2 : Calibrer les défis
Deuxième élément crucial pour maintenir la motivation de l’individu qui suit la formation : créer des défis réalisables. Plus facile à dire qu’à faire, bien entendu. Prenons l’enfant qui veut réaliser un château en Lego : Donner les instructions et vider la boîte sur le plancher risque d’être décourageant. En revanche, demander d’assembler une porte, une tour, un toit, l’enfant risque de gagner en confiance et en compétence à chaque succès. De même, en comprenant bien votre public et en identifiant les besoins dans le monde réel, vous pourrez structurer une progression naturelle d’exercices qui mènent vers l’objectif final.

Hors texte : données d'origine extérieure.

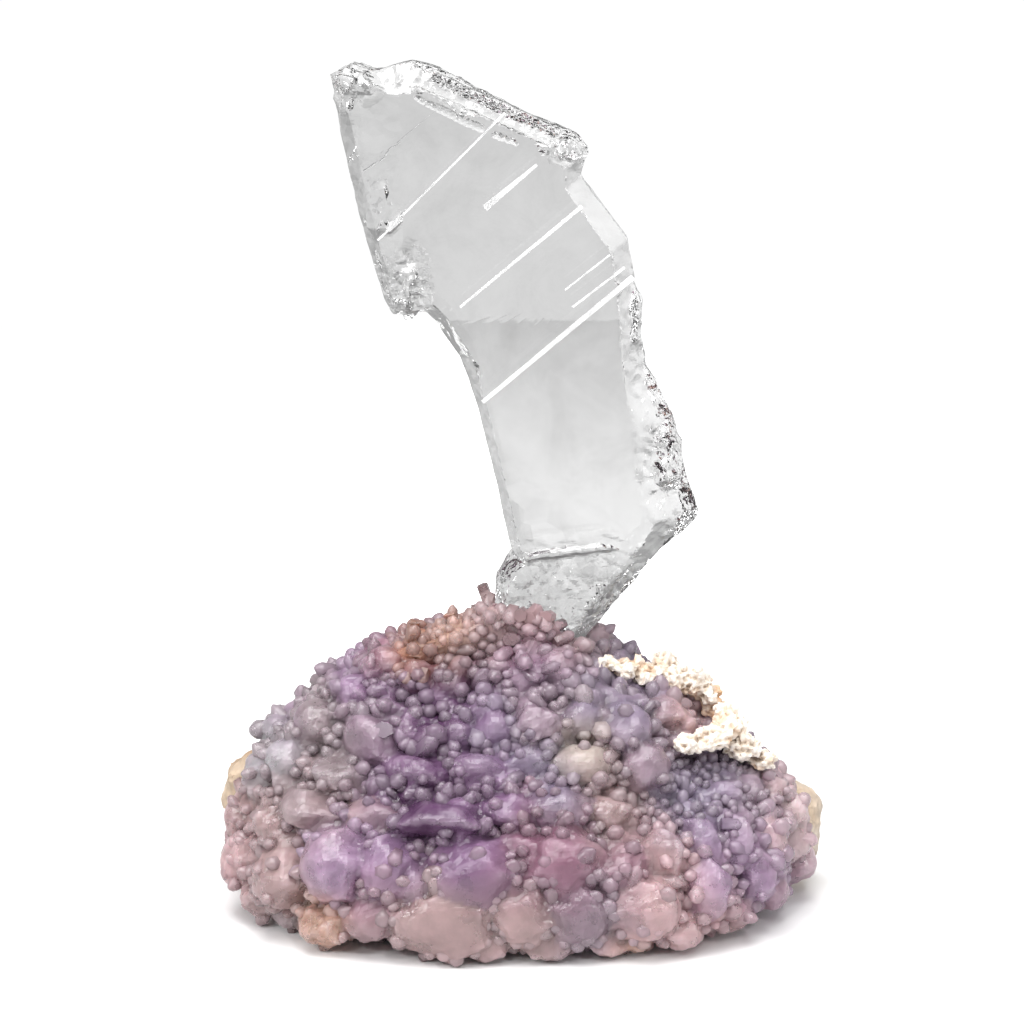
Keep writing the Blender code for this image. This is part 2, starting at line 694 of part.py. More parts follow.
def crust_lumps(path, grow=0.0):
    """The swellings and knobs of a crust, one mesh each."""
    chance = random.Random(CRUST_SEED)
    lumps = []
    for row in path:
        x, y, z, size = rows_in_metres(row)
        centre = Vector((x, y, z))
        places = [(centre, (1.15, 1.3, 0.75))]
        for _ in range(CRUST_KNOBS):
            away = random_direction(chance)
            share = chance.uniform(*KNOB_SIZES)
            beside = centre + Vector((away.x, away.y, abs(away.z) * 0.7)) * size * 0.9
            places.append((beside, [share] * 3))
        for middle, shares in places:
            shape = bmesh.new()
            half_sizes = [share * size + grow for share in shares]
            add_lump(shape, middle, half_sizes, chance, 2, detail=1)
            lumps.append(shape)
    return lumps


def floor_cutter(collection, top, name):
    """A box under a height, which cuts a piece off flat."""
    shape = bmesh.new()
    bmesh.ops.create_cube(shape, size=200 * MM)
    bmesh.ops.translate(shape, vec=Vector((0.0, 0.0, top - 100 * MM)), verts=shape.verts)
    return as_guide(object_from(name, shape, collection))


def joined_lumps(name, lumps, collection, finish=None):
    """Makes one body of lumps that overlap."""
    obj = object_from(name, lumps[0], collection, finish)
    rest = bmesh.new()
    for lump in lumps[1:]:
        add_to(rest, lump)
    others = as_guide(object_from(name + "_others", rest, collection))
    join(obj, others)
    bpy.data.objects.remove(others)
    return obj


def main():
    clear_scene()
    parts = new_collection("calcite_on_amethyst")
    cutters = new_collection("cutters")
    cutters.hide_render = True

    amethyst = material("amethyst", (0.36, 0.22, 0.33), 0.18, transmission=0.35, ior=1.544)
    calcite = material("calcite", (0.86, 0.87, 0.88), 0.04, transmission=1.0, ior=1.6)
    chalk = material("chalk", (0.78, 0.72, 0.65), 0.85)
    rock = material("host_rock", (0.44, 0.34, 0.25), 0.8)

    # Pieces that the cluster grew round, each with a slightly larger twin that cuts its place
    blade = object_from("calcite_blade", blade_shape(), parts, calcite)
    chip_shapes = lumps_from(BLADE_CHIPS, BLADE_SEED, BLADE_LUMP_CUTS)
    chips = as_guide(object_from("blade_chips", chip_shapes, cutters))
    additions = seam_shapes()
    add_to(additions, lumps_from(BLADE_LUMPS, BLADE_SEED, BLADE_LUMP_CUTS))
    join(blade, as_guide(object_from("blade_additions", additions, cutters)))
    cut(blade, chips)
    blade_cutter = as_guide(object_from("blade_cutter", blade_shape(GAP), cutters))

    ground = floor_cutter(cutters, 0.0, "ground_cutter")
    host = joined_lumps("host_rock", rock_lumps(), parts, rock)
    cut(host, ground)
    host_cutter = as_guide(joined_lumps("host_cutter", rock_lumps(CUT_MARGIN), cutters))

    crusts = []
    crust_cutters = []
    for name, path in (("white_crust_upper", UPPER_CRUST_PATH), ("white_crust_lower", LOWER_CRUST_PATH)):
        crusts.append(joined_lumps(name, crust_lumps(path), parts, chalk))
        grown = joined_lumps(name + "_cutter", crust_lumps(path, CUT_MARGIN), cutters)
        crust_cutters.append(as_guide(grown))

    chance = random.Random(CRYSTAL_SEED)
    cluster = object_from("amethyst_cluster", mound_shape(), parts, amethyst)
    grow_together(cluster, crystal_shapes(chance))
    low = floor_cutter(cutters, CLUSTER_FLOOR, "low_cutter")
    cut(cluster, low, blade_cutter, host_cutter, *crust_cutters)
    for crust in crusts:
        cut(crust, host_cutter, blade_cutter)


main()
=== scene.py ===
"""A water-clear calcite blade on a mound of lilac amethyst, lit as on a white studio table."""

import math
import random

import bmesh
import bpy
import numpy as np
from mathutils import Matrix, Vector, noise
from mathutils.bvhtree import BVHTree


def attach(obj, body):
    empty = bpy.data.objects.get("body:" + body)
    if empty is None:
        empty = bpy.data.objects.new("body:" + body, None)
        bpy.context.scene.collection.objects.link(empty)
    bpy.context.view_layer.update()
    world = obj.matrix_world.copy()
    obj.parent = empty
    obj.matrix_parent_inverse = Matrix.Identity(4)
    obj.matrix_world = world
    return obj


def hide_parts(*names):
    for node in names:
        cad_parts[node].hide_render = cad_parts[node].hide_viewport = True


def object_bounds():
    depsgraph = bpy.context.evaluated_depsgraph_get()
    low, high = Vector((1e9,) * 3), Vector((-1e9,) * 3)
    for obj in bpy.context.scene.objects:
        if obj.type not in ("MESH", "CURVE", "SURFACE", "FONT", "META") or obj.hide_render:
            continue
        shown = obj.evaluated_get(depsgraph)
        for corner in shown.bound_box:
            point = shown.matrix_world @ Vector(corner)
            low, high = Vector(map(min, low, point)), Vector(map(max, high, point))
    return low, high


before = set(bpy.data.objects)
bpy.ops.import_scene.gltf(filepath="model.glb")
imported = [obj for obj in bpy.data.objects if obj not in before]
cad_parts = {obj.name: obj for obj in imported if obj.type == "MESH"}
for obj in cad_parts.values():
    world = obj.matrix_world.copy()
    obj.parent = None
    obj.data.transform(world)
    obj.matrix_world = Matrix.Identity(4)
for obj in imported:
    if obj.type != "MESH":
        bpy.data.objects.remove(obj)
cad_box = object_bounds()
scene = bpy.context.scene

# Camera. A long lens a third of a metre away and a little above the piece, looking down at it by 12
# degrees, so that the top of the mound is seen and the blade stands clear of it.
MM = 0.001
VIEW_TARGET = Vector((-0.66, 0.0, 48.0)) * MM
VIEW_DISTANCE = 340 * MM
VIEW_DROP = math.radians(12)

lens = bpy.data.cameras.new("camera")
lens.lens = 100
lens.sensor_width = 36
lens.clip_start = 0.01
camera = bpy.data.objects.new("camera", lens)
scene.collection.objects.link(camera)
camera.location = VIEW_TARGET + VIEW_DISTANCE * Vector((0, -math.cos(VIEW_DROP), math.sin(VIEW_DROP)))
camera.rotation_euler = (math.pi / 2 - VIEW_DROP, 0, 0)
scene.camera = camera
scene.view_settings.view_transform = "Standard"

# Light and table. White card under a wide soft lamp. The clear crystal is seen by what it bends, so the
# walls round it run from pale near the table to grey above, with two bright windows and small lamps.


def add_node(tree, kind, inputs=None, **options):
    """Adds a shader node, sets its options, and links or sets its inputs by name or number."""
    made = tree.nodes.new("ShaderNode" + kind)
    for name, value in options.items():
        setattr(made, name, value)
    for name, value in (inputs or {}).items():
        if isinstance(value, bpy.types.NodeSocket):
            tree.links.new(value, made.inputs[name])
        else:
            made.inputs[name].default_value = value
    return made


def add_ramp(tree, source, stops):
    """A colour ramp through (position, colour) stops."""
    ramp = add_node(tree, "ValToRGB", {"Fac": source})
    elements = ramp.color_ramp.elements
    while len(elements) < len(stops):
        elements.new(0.5)
    for element, (position, colour) in zip(elements, stops):
        element.position = position
        element.color = (*colour, 1)
    return ramp.outputs["Color"]


def grey(value):
    """An even grey, from black at 0 to white at 1."""
    return (value, value, value)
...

Chaque étape est un défi en soi, assurant ainsi un engagement constant et un sentiment de progrès continu.
3 : Fournir des rétroactions
Une portion importante du livre Csíkszentmihályi est consacré à ce point. À un tel point que l’on pourrait se demander si la rétroaction ne joue pas un rôle plus important que le contenu lui-même. Il donne l’exemple des prisonniers de la Seconde Guerre mondiale qui, pour se stimuler mentalement et émotionnellement, mémorisaient et transmettaient, des poèmes. Ici, la rétroaction est subtile et profondément humaine : en récitant les poèmes, ils entendent une validation de leurs efforts et l’écoute active de l’autre prisonnier renforce un sentiment de compétence et de connexion. En ajoutant des strophes, ils vivent un sentiment de progrès, et ce dans des conditions d’isolement, de manque de nourriture, de violences et d’une absence totale de liberté. Comme de quoi cette rétroaction nourrit l’esprit. Bref, nos épisodes d’apprentissage doivent fournir une forme de confirmation de la performance quasi immédiate afin de provoquer une motivation pour continuer.
Difficulté adaptative
Aujourd’hui, loin de cette époque, la notion d’apprentissage (ou défi) optimale est au cœur de l’industrie du jeu vidéo. Cette notion a sans doute influencé, directement ou indirectement, le développement de la « difficulté adaptative » générée par l’intelligence artificielle (IA). Par exemple, dans les jeux Resident Evil 4 et Mario Kart, le niveau de difficulté va s’adapter en temps réel en fonction des actions des participant.es. Ainsi, compétences des joueurs et des joueuses, calibrage du défi et rétroaction se font en quelques millisecondes. Encore un exemple où IA devient un allié à l’apprentissage.
Tout comme le ou la gestionnaire novice qui ressent que ses connaissances antérieures sont valorisées, l’enfant qui construit son château en Lego pas à pas et le prisonnier de guerre qui s’accroche à la stimulation intellectuelle pour survivre, l’expérience « flow » et l’harmonie dans l’apprentissage sont extrêmement puissantes. Prendre conscience des dynamiques qui sous-tendent cet état peut nous guider vers la création d’expériences d’apprentissage plus affinées et motivantes. En rassemblant les trois ingrédients principaux – connaître l’individu qui suivra la formation en ligne, calibrer les défis et fournir des rétroactions rapides – vous obtenez la formule pour des expériences d’apprentissage imprégnées de ce que l’on pourrait appeler l’IH, « intelligence humaine ».